■ PROVIDED DATA
+===+

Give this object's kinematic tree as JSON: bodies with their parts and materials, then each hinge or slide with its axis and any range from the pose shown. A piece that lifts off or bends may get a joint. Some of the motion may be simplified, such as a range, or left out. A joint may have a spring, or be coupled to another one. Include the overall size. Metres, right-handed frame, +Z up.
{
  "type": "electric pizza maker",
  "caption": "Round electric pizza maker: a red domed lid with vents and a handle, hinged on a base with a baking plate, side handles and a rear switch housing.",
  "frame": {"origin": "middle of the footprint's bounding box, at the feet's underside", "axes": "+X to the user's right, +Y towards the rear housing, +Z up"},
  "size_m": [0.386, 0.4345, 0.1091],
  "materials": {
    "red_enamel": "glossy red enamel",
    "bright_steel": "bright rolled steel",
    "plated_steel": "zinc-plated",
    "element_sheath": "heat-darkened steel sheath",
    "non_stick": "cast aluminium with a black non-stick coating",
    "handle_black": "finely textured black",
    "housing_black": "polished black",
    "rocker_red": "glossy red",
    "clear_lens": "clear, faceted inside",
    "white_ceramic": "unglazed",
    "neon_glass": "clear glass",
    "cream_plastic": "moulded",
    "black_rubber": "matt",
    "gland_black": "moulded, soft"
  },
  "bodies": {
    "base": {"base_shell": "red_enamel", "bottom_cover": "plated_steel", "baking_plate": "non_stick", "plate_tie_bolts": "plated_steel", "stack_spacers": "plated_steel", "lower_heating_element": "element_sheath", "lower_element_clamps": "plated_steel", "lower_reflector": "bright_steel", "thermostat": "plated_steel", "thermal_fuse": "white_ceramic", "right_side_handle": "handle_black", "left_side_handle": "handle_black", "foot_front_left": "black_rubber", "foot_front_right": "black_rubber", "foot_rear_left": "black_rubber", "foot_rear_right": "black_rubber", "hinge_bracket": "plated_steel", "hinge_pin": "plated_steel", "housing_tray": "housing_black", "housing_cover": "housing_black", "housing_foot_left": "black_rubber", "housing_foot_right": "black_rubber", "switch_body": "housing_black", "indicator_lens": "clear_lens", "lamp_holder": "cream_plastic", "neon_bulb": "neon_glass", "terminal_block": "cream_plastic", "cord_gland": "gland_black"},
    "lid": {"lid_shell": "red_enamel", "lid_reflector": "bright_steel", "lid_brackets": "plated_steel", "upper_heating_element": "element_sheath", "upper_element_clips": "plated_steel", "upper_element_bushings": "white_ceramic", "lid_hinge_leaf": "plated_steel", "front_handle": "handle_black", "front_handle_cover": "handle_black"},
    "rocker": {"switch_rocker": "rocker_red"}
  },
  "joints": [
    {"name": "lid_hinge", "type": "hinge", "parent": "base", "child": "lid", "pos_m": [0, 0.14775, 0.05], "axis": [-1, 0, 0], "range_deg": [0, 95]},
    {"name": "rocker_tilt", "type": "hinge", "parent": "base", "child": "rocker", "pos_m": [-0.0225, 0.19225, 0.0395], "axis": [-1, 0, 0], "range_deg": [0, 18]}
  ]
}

+===+

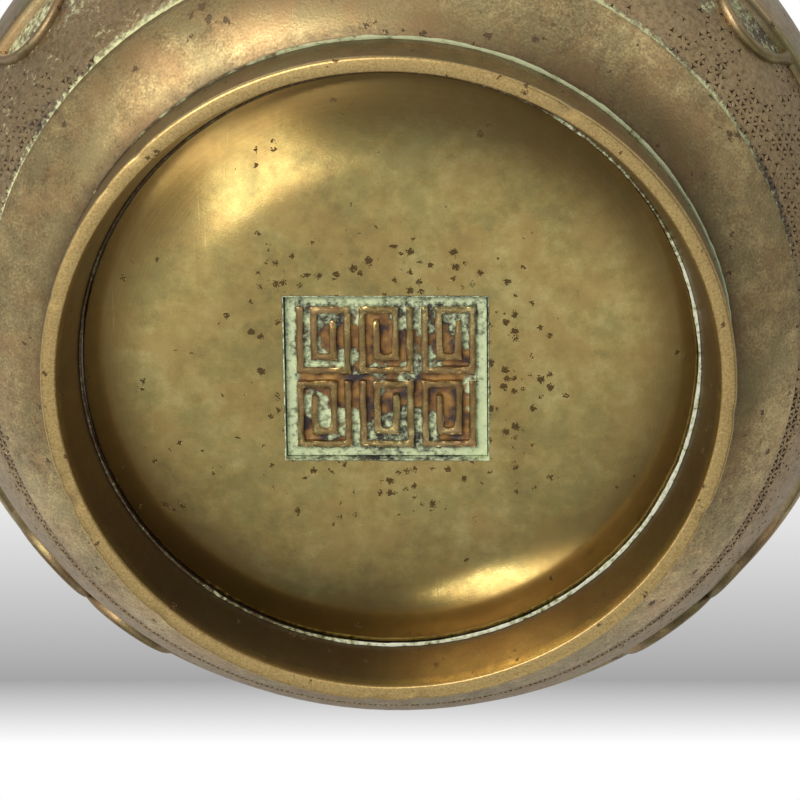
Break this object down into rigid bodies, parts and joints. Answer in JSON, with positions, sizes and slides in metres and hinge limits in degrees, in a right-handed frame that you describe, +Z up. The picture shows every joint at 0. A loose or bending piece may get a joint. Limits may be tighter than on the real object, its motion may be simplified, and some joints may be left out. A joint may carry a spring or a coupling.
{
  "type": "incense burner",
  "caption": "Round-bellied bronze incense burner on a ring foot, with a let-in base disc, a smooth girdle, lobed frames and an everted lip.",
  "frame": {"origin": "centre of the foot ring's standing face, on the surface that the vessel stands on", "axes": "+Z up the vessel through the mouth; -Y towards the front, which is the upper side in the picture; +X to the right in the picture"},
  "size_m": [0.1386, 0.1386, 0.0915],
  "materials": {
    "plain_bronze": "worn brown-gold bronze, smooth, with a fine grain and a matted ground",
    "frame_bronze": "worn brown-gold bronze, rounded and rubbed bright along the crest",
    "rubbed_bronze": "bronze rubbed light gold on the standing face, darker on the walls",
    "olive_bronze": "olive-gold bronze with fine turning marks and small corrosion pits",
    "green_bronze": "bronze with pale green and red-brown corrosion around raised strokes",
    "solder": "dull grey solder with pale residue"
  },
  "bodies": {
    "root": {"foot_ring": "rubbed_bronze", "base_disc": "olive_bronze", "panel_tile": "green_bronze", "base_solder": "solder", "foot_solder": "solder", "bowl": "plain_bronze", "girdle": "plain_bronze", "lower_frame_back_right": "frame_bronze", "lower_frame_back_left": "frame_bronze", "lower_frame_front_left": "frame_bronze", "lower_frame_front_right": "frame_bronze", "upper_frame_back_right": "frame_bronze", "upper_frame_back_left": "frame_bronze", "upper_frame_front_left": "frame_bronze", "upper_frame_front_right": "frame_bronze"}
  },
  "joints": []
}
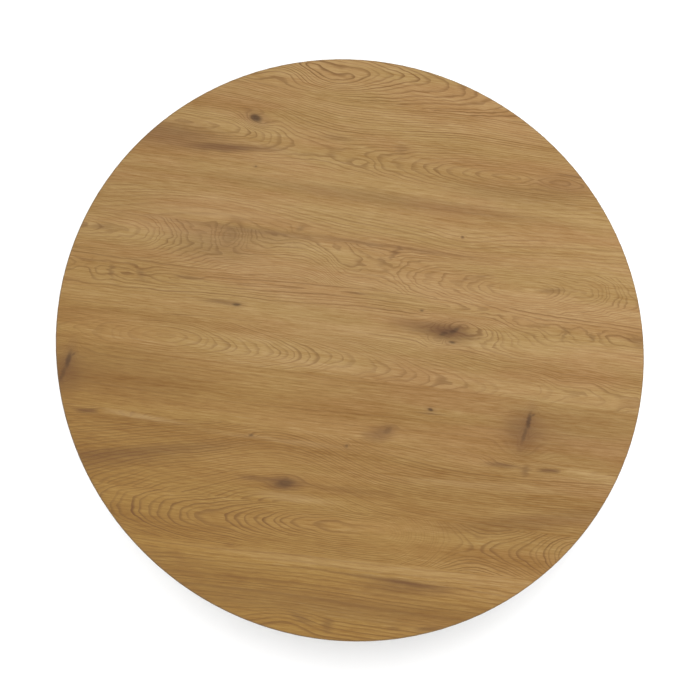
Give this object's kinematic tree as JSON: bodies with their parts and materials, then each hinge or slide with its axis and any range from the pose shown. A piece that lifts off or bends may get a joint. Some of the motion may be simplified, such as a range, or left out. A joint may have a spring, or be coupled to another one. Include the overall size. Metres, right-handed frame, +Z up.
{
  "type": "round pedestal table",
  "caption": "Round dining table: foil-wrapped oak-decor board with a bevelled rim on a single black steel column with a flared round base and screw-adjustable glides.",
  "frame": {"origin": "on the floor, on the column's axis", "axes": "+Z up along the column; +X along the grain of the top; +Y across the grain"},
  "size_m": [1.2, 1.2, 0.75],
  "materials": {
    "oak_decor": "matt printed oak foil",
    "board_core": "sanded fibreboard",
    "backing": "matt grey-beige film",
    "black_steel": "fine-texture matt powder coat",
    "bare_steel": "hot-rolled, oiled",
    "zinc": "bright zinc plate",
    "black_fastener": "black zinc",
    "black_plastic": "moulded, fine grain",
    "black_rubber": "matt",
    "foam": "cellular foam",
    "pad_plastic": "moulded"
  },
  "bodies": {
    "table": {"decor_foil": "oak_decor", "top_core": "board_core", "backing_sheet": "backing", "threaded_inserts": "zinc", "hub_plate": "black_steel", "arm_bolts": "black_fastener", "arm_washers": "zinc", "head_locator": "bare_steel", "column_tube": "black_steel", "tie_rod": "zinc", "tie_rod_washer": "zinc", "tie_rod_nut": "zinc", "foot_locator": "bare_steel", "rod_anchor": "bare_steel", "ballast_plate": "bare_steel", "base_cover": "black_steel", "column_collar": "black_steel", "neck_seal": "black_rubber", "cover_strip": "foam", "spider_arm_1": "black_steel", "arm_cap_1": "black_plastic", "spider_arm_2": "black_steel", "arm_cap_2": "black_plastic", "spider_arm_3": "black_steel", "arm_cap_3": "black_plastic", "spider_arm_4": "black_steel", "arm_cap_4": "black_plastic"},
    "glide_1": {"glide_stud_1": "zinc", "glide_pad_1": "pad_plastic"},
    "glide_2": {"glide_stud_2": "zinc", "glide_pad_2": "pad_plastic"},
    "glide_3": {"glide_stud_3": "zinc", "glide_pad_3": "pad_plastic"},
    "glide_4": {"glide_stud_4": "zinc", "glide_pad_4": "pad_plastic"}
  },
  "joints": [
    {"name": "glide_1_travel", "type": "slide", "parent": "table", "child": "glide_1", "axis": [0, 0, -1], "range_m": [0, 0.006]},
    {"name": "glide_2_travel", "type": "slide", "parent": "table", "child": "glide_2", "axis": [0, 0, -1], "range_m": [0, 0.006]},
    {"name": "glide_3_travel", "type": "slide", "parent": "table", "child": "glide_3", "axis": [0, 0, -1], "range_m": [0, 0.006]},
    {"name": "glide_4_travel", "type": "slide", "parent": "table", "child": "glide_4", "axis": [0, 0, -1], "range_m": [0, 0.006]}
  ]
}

+===+

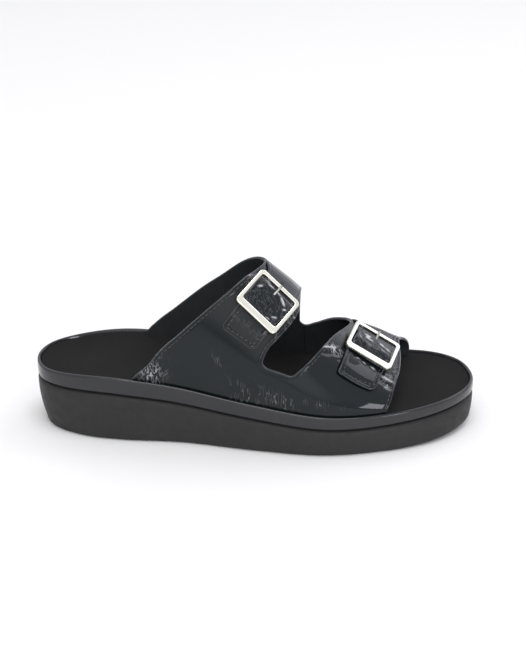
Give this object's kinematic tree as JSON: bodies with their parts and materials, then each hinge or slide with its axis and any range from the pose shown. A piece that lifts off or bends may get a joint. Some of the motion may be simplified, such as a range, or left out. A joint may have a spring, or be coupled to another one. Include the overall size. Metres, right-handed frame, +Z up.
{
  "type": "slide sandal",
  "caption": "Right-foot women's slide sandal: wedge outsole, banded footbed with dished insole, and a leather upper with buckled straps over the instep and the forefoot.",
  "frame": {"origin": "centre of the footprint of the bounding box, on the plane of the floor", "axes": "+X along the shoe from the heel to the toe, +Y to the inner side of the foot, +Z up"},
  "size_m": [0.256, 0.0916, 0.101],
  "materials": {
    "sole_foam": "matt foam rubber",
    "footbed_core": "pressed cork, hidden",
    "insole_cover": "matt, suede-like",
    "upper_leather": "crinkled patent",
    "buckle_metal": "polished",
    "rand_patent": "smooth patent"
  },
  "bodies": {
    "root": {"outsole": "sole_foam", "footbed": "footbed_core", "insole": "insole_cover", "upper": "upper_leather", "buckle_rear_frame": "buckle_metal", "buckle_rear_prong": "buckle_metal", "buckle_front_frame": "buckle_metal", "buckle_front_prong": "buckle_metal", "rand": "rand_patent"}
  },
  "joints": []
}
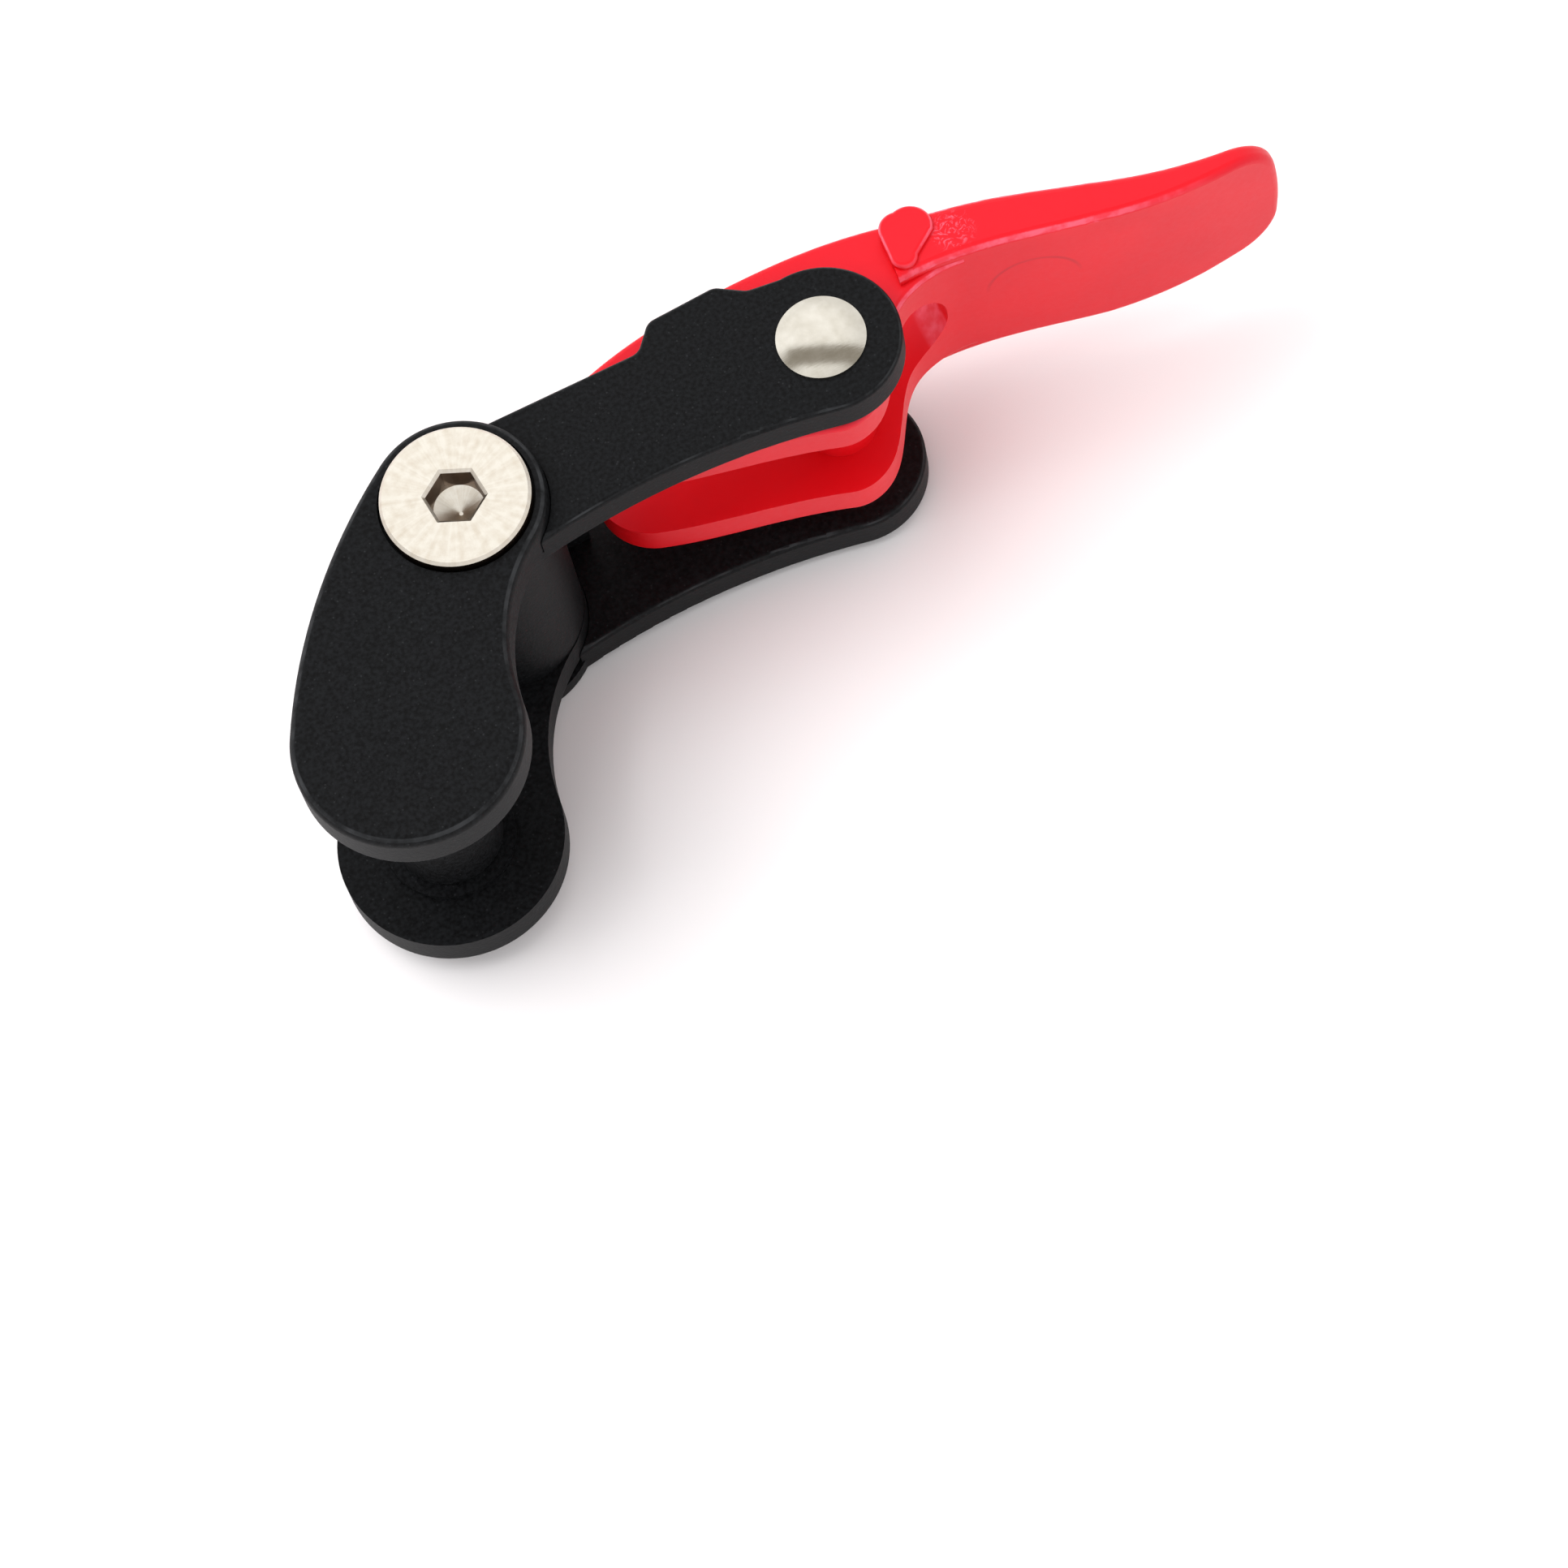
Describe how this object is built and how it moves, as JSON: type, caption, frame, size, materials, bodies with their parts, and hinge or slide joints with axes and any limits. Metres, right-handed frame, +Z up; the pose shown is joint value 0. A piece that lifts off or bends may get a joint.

+===+

■ TO BE DONE
Give only the number of lines in the preceding material that contain the string "picture".

■ REPLY
2